While Apple Was Playing It Safe, Samsung Built A Magic Wall

For years, Apple has been selling us a dream of digital privacy. While massive strides were made in encryption and biometrics, a glaring, low-tech hole remains: the person standing right next to you. Whether you’re on a crowded train, in a bustling café, or standing in a checkout line, your smartphone is essentially a public billboard. This is a vulnerability that Apple and rest of the industry has conveniently ignored.
One glance from a stranger and your private messages, bank balances, and sensitive emails become communal property. Until now, the only solution was a cheap, plastic “privacy filter” that turned a gorgeous OLED screen into a muddy mess. Samsung just changed the game, and frankly, it’s made the rest of the industry seem… out of touch.

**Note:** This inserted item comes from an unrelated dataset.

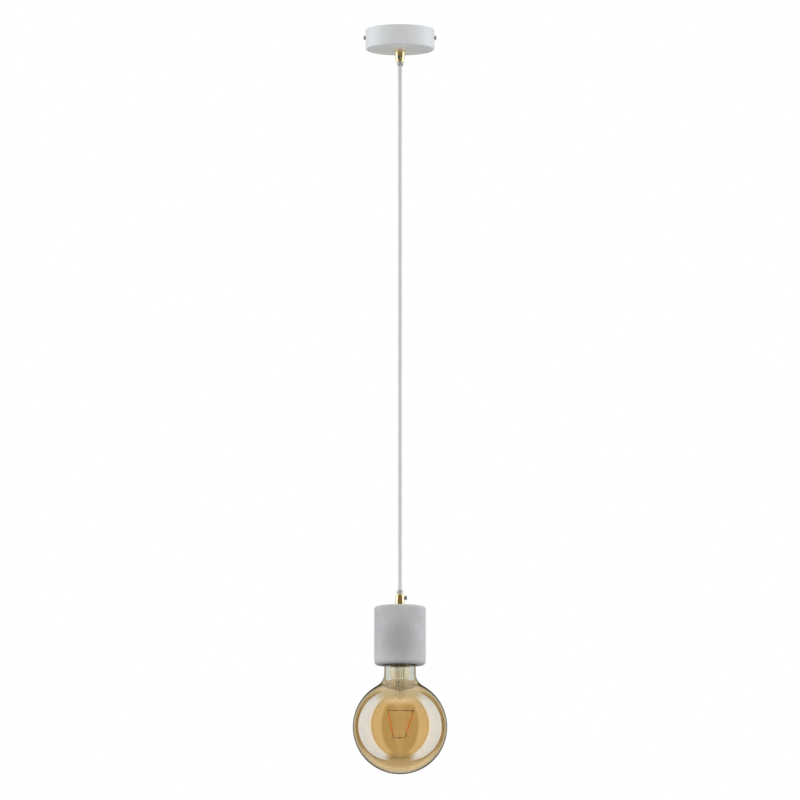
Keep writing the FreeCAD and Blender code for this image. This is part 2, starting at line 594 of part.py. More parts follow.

Rather than asking users to compromise their screen quality with third-party stickers, Samsung has integrated a “privacy mode” directly into the glass of the Galaxy S26 Ultra. When toggled on, the display remains as vivid and sharp as ever for the person holding it. But to anyone viewing from an angle, the screen simply appears dark. It’s a seamless transition that protects data from snoopers as much as it protects peace of mind. You can finally check a work memo or a private statement in a crowd without that nagging feeling of being watched.
This is an engineering marvel. The industry hasn’t seen disruptive hardware innovation in years, particularly regarding displays. While Apple continued to chase marginal improvements in brightness and screen refinements, the actual experience of looking at a phone has remained the same for a decade. By addressing a near-universal pain point—the nagging feeling of being watched—Samsung has reimagined how a screen interacts with its environment. And due to the hardware feature being integrated with the software, the level of privacy can be personalized. You can read a public article in normal mode while ensuring sensitive notifications appear only in privacy mode.
This begs a critical question: will other smartphone makers follow suit? Since its launch a few weeks ago, this feature has been met with immediate fanfare. It leaves the rest of the industry in an uncomfortable position, forced to play catch-up. Will Apple continue to play it safe, swapping frame materials and calling it innovation? Or will they admit that Samsung has found the path forward and begin integrating hardware-level privacy into iPhones?
In 2026, a “Pro” phone that broadcasts your private life to everyone within a five-foot radius is starting to feel like a relic. Samsung has proven that a phone is capable of keeping a secret. What remains to be seen is whether the rest of the market from which Apple is one, will be brave enough to follow the leader, or will stay stuck in a cycle of beautiful, but ultimately exposed, stagnation.